Given exercise: Keep only the lines from the top of the listing through the one with "in one piece.", and reproduce them unaltered.
==========
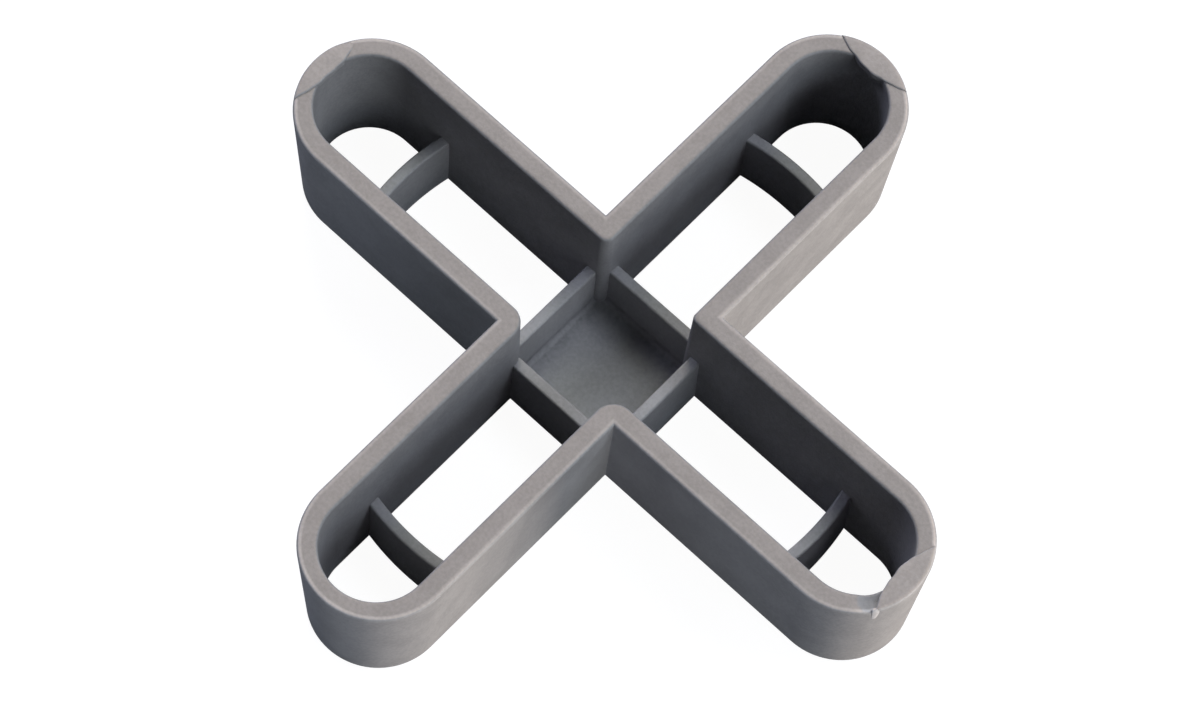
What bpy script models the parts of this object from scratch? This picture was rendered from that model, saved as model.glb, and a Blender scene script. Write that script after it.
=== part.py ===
"""Hollow cross-shaped tile spacer, moulded in one piece.

The cross lies in the XY plane with its floor web down: one arm along each of +X, +Y, -X and -Y.
The origin is at the centre of the footprint, on the surface that the spacer lies on, with +Z up.

The wall is a drafted loft of the cross outline. It is hollowed by a second drafted loft, and the ribs,
the floor web and the thin lands on the tips are what cores in that cutter leave standing.
"""
import math

import bmesh
import bpy
from mathutils import Matrix

MM = 0.001

# Driving dimensions, in metres and radians.
JOINT_WIDTH = 10.0 * MM          # width of an arm across its top, the gap it leaves between two tiles
OVERALL_LENGTH = 51.0 * MM       # tip to tip, the same along X and Y
HEIGHT = 10.5 * MM               # the wall's height, without the lands on the tips
WALL = 1.46 * MM                 # the wall along an arm's sides and round the crossing, at its top edge
TIP_WALL = 1.22 * MM             # the wall at the very end of an arm, at its top edge
OUTER_DRAFT = math.radians(2.5)  # the outer faces lean in towards the bottom
INNER_DRAFT = math.radians(1.0)  # the inner faces lean in towards the bottom too
RIB_THICKNESS = 0.78 * MM        # a rib across its top
RIB_HEIGHT = 5.2 * MM
RIB_DRAFT = math.radians(1.5)    # both faces of a rib lean out towards the bottom
FLOOR_THICKNESS = 1.1 * MM       # the web that closes the bottom of the square box at the crossing
TIP_POCKET = 6.2 * MM            # from a curved rib's top to the inner face of its tip, along the arm
LAND_RADIUS = 6.3 * MM           # the circle that bounds each thin land on a tip
LAND_RISE = 0.15 * MM            # how far a land stands above the top edge of the wall
LAND_THICKNESS = 0.6 * MM        # a land's whole thickness, where it reaches over the pocket
LAND_DEPTHS = (1.65 * MM, 1.6 * MM, 1.4 * MM)  # how far in from the tip they reach, on +X, +Y and -X

# How finely the round forms are cut into facets.
TIP_SEGMENTS = 24                # one half-round arm end
CORNER_SEGMENTS = 6              # one rounded inner corner at the crossing
RING_SEGMENTS = 96               # the whole circle that the curved ribs belong to
LAND_SEGMENTS = 96               # the whole circle that bounds one land

# Sizes that follow from the driving dimensions.
HALF_WIDTH = JOINT_WIDTH / 2
REACH = OVERALL_LENGTH / 2
LAND_TOP = HEIGHT + LAND_RISE
OVERCUT = 1.0 * MM               # how far a cutter or a core runs past the face that it makes
ARM_DIRECTIONS = [math.radians(90 * quarter) for quarter in range(4)]

GREY = (0.27, 0.265, 0.26, 1.0)


def clear_scene():
    """Remove every object that the file starts with."""
    for obj in list(bpy.data.objects):
        bpy.data.objects.remove(obj, do_unlink=True)


def new_collection(name):
    """Add a collection to the scene and return it."""
    collection = bpy.data.collections.new(name)
    bpy.context.scene.collection.children.link(collection)
    return collection


def moulded_plastic():
    """Matte grey moulded plastic."""
    material = bpy.data.materials.new("grey_plastic")
    material.use_nodes = True
    shader = material.node_tree.nodes["Principled BSDF"]
    shader.inputs["Base Color"].default_value = GREY
    shader.inputs["Metallic"].default_value = 0.0
    shader.inputs["Roughness"].default_value = 0.55
    return material


def shade_round(mesh):
    """Shade the round faces smooth and keep the real corners sharp."""
    mesh.shade_smooth()
    mesh.set_sharp_from_angle(angle=math.radians(25))


def link_cutter(obj, cutters):
    """Put an object in the cutters' collection, where it neither renders nor counts as a part."""
    for collection in list(obj.users_collection):
        collection.objects.unlink(obj)
    cutters.objects.link(obj)
    obj.hide_render = True
    obj.display_type = "WIRE"
    shade_round(obj.data)
    return obj


def subtract(target, tool):
    """Cut one object out of another."""
    cut = target.modifiers.new("cut_" + tool.name, "BOOLEAN")
    cut.operation = "DIFFERENCE"
    cut.solver = "EXACT"
    cut.object = tool


def arc(centre, radius, start, end, segments):
    """Points of an arc, both ends included."""
    angles = [start + (end - start) * step / segments for step in range(segments + 1)]
    return [(centre[0] + radius * math.cos(a), centre[1] + radius * math.sin(a)) for a in angles]


def turned(point, angle):
    """A point turned about the origin."""
    x, y = point
    return (x * math.cos(angle) - y * math.sin(angle), x * math.sin(angle) + y * math.cos(angle))


def cross_outline(half_width, reach, corner_radius):
    """Outline of a cross with full-round arm ends, counter-clockwise.

    The four corners between the arms are rounded to corner_radius, or sharp where it is zero.
    """
    tip = arc((reach - half_width, 0.0), half_width, -math.pi / 2, math.pi / 2, TIP_SEGMENTS)
    if corner_radius > 0:
        middle = half_width + corner_radius
        corner = arc((middle, middle), corner_radius, 1.5 * math.pi, math.pi, CORNER_SEGMENTS)
    else:
        corner = [(half_width, half_width)]
    return [turned(point, angle) for angle in ARM_DIRECTIONS for point in tip + corner]


def square_outline(half_width):
    """Outline of a square, counter-clockwise."""
    return [turned((half_width, half_width), angle) for angle in ARM_DIRECTIONS]


def wall_outside(z):
    """The outside of the wall at height z: drafted, so it is narrower lower down."""
    inset = (HEIGHT - z) * math.tan(OUTER_DRAFT)
    return cross_outline(HALF_WIDTH - inset, REACH - inset, 0.0)


def wall_inside(z):
    """The inside of the wall at height z. Its corners keep the wall's thickness round the crossing."""
    inset = (HEIGHT - z) * math.tan(INNER_DRAFT)
    return cross_outline(HALF_WIDTH - WALL - inset, REACH - TIP_WALL - inset, WALL + inset)


def rib_spread(z):
    """How far a drafted rib face at height z stands out from where it is at the rib's top."""
    return (RIB_HEIGHT - z) * math.tan(RIB_DRAFT)


def box_outside(z):
    """The outer faces of the square box, which meet the arms' outer faces at the bottom."""
    return square_outline(HALF_WIDTH - rib_spread(0.0) + rib_spread(z))


def box_inside(z):
    """The inner faces of the square box."""
    return square_outline(HALF_WIDTH - rib_spread(0.0) - RIB_THICKNESS - rib_spread(z))


def drafted_solid(name, outline, z_low, z_high, collection):
    """Loft between an outline at two heights and close both ends."""
    shape = bmesh.new()
    lower, upper = [[shape.verts.new((x, y, z)) for x, y in outline(z)] for z in (z_low, z_high)]
    for index in range(len(lower)):
        before = index - 1
        shape.faces.new((lower[before], lower[index], upper[index], upper[before]))
    shape.faces.new(list(reversed(lower)))
    shape.faces.new(upper)
    mesh = bpy.data.meshes.new(name)
    shape.to_mesh(mesh)
    shape.free()
    obj = bpy.data.objects.new(name, mesh)
    collection.objects.link(obj)
    return obj


def box_core(cutters):
    """The square tray that leaves the four straight ribs and the floor web inside them."""
    tray = drafted_solid("box_core", box_outside, -OVERCUT, RIB_HEIGHT, cutters)
    pocket = drafted_solid("box_pocket", box_inside, FLOOR_THICKNESS, RIB_HEIGHT + OVERCUT, cutters)
    subtract(tray, link_cutter(pocket, cutters))
    return link_cutter(tray, cutters)


def ring_core(cutters):
    """The turned ring that leaves the curved ribs: one circle about the centre crosses all four arms."""
    outer = REACH - TIP_WALL - TIP_POCKET
    inner = outer - RIB_THICKNESS
    foot = -OVERCUT
    profile = [
        (outer, RIB_HEIGHT),
        (outer + rib_spread(foot), foot),
        (inner - rib_spread(foot), foot),
        (inner, RIB_HEIGHT),
    ]
    shape = bmesh.new()
    corners = [shape.verts.new((x, 0.0, z)) for x, z in profile]
    for index in range(len(corners)):
        shape.edges.new((corners[index - 1], corners[index]))
    mesh = bpy.data.meshes.new("ring_core")
    shape.to_mesh(mesh)
    shape.free()
    ring = bpy.data.objects.new("ring_core", mesh)
    turn = ring.modifiers.new("turn", "SCREW")
    turn.steps = RING_SEGMENTS
    turn.render_steps = RING_SEGMENTS
    turn.use_merge_vertices = True
    turn.merge_threshold = 0.01 * MM
    return link_cutter(ring, cutters)


def land_cores(cutters):
    """Round discs that leave a thin land over each of three tips."""
    low = LAND_TOP - LAND_THICKNESS
    high = LAND_TOP + OVERCUT
    lands = []
    for angle, depth in zip(ARM_DIRECTIONS, LAND_DEPTHS):
        x, y = turned((REACH - depth + LAND_RADIUS, 0.0), angle)
        bpy.ops.mesh.primitive_cylinder_add(
            vertices=LAND_SEGMENTS, radius=LAND_RADIUS, depth=high - low, location=(x, y, (low + high) / 2))
        disc = bpy.context.active_object
        disc.name = f"land_core_{len(lands) + 1}"
        lands.append(link_cutter(disc, cutters))
    return lands


def top_relief(lands, cutters):
    """Everything above the wall's top edge, apart from the lands."""
    span = OVERALL_LENGTH + 4 * LAND_RADIUS
    depth = LAND_RISE + OVERCUT / 2
    bpy.ops.mesh.primitive_cube_add(size=1.0)
    relief = bpy.context.active_object
    relief.name = "top_relief"
    place = Matrix.Translation((0.0, 0.0, HEIGHT + depth / 2))
    relief.data.transform(place @ Matrix.Diagonal((span, span, depth, 1.0)))
    for disc in lands:
        subtract(relief, disc)
    return link_cutter(relief, cutters)


def cavity(lands, cutters):
    """The hollow inside the wall, less the ribs, the floor web and the lands that stay."""
    hollow = drafted_solid("cavity", wall_inside, -OVERCUT, LAND_TOP + OVERCUT / 2, cutters)
    for core in [ring_core(cutters), box_core(cutters), *lands]:
        subtract(hollow, core)
    return link_cutter(hollow, cutters)


def cross_spacer(parts, cutters):
    """The whole spacer: a drafted cross, relieved on top and hollowed out."""
    spacer = drafted_solid("cross_spacer", wall_outside, 0.0, LAND_TOP, parts)
    shade_round(spacer.data)
    spacer.data.materials.append(moulded_plastic())
    lands = land_cores(cutters)
    subtract(spacer, top_relief(lands, cutters))
    subtract(spacer, cavity(lands, cutters))


def main():
    clear_scene()
    parts = new_collection("tile_spacer")
    cutters = new_collection("cutters")
    cross_spacer(parts, cutters)


main()
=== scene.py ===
import math
from typing import NamedTuple

import bmesh
import bpy
from bpy.props import FloatProperty, FloatVectorProperty, PointerProperty
from mathutils import Euler, Matrix, Vector


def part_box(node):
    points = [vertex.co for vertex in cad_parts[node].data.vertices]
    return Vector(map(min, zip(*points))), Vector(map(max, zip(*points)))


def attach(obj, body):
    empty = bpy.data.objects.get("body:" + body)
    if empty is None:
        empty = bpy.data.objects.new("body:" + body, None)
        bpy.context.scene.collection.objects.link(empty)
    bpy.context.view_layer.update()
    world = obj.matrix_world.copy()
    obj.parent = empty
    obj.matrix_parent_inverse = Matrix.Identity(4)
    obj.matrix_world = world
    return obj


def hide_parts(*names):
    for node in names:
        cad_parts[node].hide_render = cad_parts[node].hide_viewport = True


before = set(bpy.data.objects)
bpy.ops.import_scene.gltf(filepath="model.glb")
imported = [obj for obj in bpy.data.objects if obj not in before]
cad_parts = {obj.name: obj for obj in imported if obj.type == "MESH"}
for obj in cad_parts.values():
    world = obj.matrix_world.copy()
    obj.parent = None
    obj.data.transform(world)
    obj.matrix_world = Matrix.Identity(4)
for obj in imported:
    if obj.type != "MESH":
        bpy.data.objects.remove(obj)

bl_info = {
    "name": "Moulded Tile Spacer",
    "version": (1, 0, 0),
    "blender": (4, 5, 0),
    "location": "View3D > Sidebar > Tile Spacer",
    "description": "Builds a hollow cross-shaped tile spacer in grey moulded plastic, with a small studio",
    "category": "Add Mesh",
}

MM = 0.001
CAD_NODE = "cross_spacer"
FRAME_LOW, FRAME_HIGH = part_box(CAD_NODE)
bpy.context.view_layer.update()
OVERALL_LENGTH = FRAME_HIGH[1] - FRAME_LOW[1]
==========
Solution for this problem:
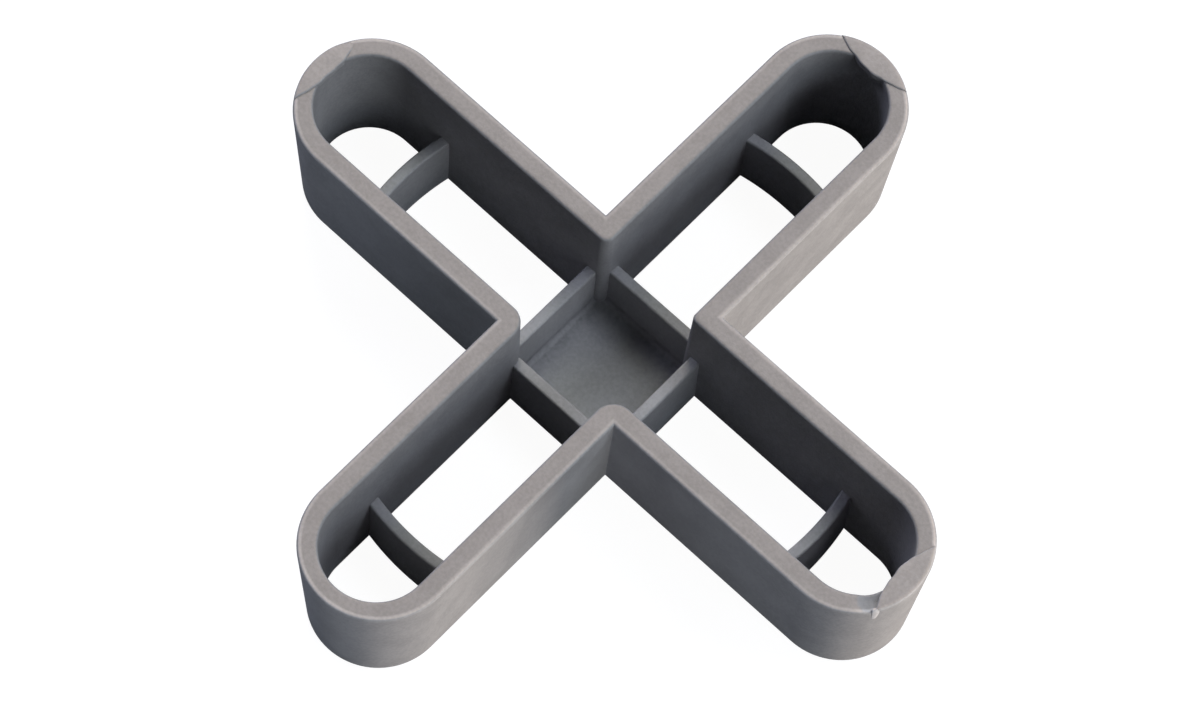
What bpy script models the parts of this object from scratch? This picture was rendered from that model, saved as model.glb, and a Blender scene script. Write that script after it.
=== part.py ===
"""Hollow cross-shaped tile spacer, moulded in one piece.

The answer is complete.